— DATA SUPPLIED —
........
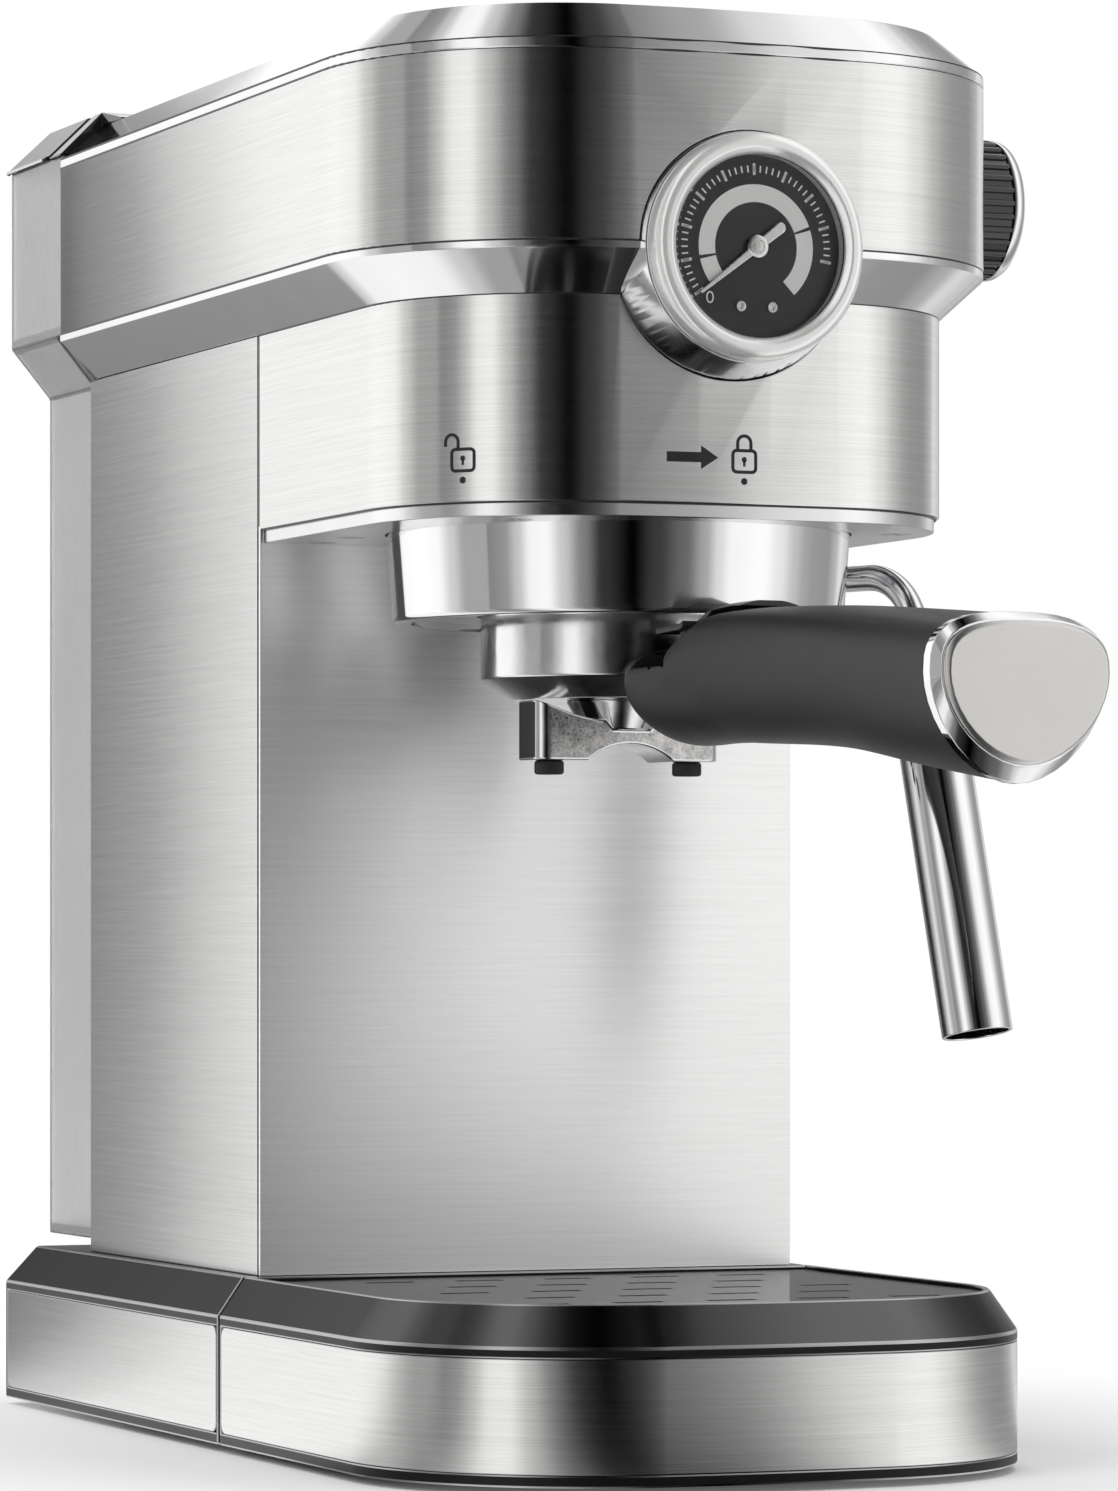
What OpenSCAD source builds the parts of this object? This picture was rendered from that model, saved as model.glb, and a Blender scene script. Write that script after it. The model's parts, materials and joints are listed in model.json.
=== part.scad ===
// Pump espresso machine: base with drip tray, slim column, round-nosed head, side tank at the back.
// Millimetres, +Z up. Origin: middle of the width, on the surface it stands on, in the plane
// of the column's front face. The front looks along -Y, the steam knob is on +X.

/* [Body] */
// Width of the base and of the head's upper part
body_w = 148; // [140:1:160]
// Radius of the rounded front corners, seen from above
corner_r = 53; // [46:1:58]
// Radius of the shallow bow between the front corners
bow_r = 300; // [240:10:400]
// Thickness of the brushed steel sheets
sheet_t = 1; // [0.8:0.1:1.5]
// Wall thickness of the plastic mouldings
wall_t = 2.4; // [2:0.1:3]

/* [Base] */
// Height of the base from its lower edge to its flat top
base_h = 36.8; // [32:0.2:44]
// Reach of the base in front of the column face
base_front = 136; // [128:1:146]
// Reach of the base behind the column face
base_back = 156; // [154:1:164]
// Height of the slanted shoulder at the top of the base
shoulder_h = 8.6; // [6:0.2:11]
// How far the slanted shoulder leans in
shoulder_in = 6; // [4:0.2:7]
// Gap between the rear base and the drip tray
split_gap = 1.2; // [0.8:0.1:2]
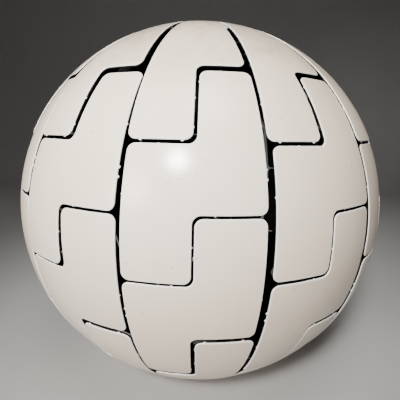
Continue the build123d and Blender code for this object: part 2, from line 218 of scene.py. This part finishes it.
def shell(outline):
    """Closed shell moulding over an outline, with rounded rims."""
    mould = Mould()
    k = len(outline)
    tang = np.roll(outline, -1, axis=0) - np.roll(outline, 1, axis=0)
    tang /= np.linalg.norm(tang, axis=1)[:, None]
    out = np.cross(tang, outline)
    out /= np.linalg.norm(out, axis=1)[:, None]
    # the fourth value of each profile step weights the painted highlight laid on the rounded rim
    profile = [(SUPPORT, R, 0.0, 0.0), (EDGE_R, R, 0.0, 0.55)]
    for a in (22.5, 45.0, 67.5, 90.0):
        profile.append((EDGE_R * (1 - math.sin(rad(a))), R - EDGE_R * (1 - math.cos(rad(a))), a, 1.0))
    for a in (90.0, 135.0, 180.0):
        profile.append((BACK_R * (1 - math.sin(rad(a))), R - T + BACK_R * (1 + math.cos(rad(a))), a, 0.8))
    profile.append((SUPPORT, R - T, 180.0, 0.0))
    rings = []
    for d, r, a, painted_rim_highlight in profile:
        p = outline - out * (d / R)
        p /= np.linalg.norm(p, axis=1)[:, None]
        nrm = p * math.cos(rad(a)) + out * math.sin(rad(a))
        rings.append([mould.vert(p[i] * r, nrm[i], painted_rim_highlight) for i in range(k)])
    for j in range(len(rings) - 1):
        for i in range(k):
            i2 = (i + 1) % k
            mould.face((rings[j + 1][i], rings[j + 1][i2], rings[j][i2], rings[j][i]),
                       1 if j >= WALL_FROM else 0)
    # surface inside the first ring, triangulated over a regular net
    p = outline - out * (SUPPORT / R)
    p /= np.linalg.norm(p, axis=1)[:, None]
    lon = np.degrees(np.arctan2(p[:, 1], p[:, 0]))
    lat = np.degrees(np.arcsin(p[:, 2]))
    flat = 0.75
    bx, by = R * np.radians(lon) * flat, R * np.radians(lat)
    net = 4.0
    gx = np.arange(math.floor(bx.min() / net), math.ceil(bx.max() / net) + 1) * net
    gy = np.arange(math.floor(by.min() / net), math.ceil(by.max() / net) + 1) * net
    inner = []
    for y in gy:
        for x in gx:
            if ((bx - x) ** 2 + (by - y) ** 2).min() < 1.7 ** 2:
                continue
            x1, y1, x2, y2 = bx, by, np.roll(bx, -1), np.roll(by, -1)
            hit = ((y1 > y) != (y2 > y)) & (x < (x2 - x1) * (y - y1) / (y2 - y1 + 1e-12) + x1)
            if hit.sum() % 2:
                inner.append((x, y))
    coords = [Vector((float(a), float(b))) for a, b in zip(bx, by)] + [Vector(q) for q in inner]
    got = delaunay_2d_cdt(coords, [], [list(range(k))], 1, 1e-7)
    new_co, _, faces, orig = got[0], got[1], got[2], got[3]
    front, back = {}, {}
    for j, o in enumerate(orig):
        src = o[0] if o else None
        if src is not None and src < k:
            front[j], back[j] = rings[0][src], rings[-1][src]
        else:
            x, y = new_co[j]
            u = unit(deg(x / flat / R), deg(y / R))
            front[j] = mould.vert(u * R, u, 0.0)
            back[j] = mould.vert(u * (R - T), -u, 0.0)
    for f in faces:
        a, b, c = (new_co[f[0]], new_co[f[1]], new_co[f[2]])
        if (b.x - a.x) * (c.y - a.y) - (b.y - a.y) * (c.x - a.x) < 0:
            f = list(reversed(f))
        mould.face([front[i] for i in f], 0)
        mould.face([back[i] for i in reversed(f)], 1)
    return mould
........
— SHORT TASK —
Reproduce verbatim the range of lines that opens the records and closes with the line containing "split_gap = 1.2; // [0.8:0.1:2]". Omit everything after it.

— RESPONSE —
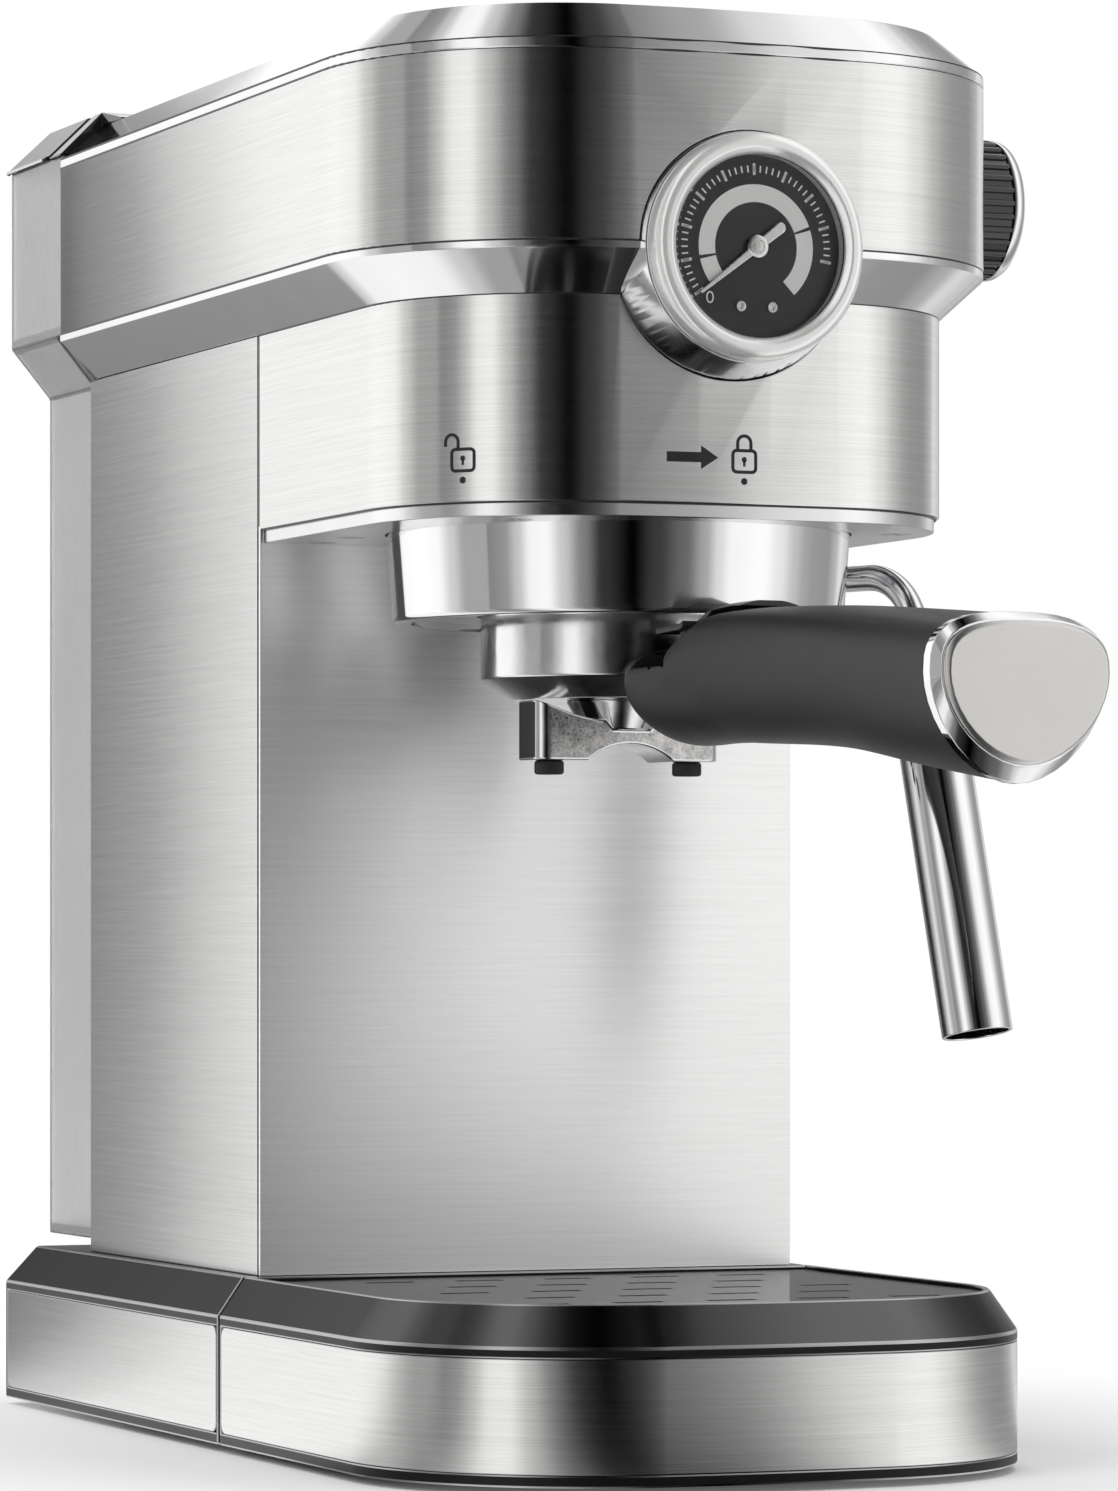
What OpenSCAD source builds the parts of this object? This picture was rendered from that model, saved as model.glb, and a Blender scene script. Write that script after it. The model's parts, materials and joints are listed in model.json.
=== part.scad ===
// Pump espresso machine: base with drip tray, slim column, round-nosed head, side tank at the back.
// Millimetres, +Z up. Origin: middle of the width, on the surface it stands on, in the plane
// of the column's front face. The front looks along -Y, the steam knob is on +X.

/* [Body] */
// Width of the base and of the head's upper part
body_w = 148; // [140:1:160]
// Radius of the rounded front corners, seen from above
corner_r = 53; // [46:1:58]
// Radius of the shallow bow between the front corners
bow_r = 300; // [240:10:400]
// Thickness of the brushed steel sheets
sheet_t = 1; // [0.8:0.1:1.5]
// Wall thickness of the plastic mouldings
wall_t = 2.4; // [2:0.1:3]

/* [Base] */
// Height of the base from its lower edge to its flat top
base_h = 36.8; // [32:0.2:44]
// Reach of the base in front of the column face
base_front = 136; // [128:1:146]
// Reach of the base behind the column face
base_back = 156; // [154:1:164]
// Height of the slanted shoulder at the top of the base
shoulder_h = 8.6; // [6:0.2:11]
// How far the slanted shoulder leans in
shoulder_in = 6; // [4:0.2:7]
// Gap between the rear base and the drip tray
split_gap = 1.2; // [0.8:0.1:2]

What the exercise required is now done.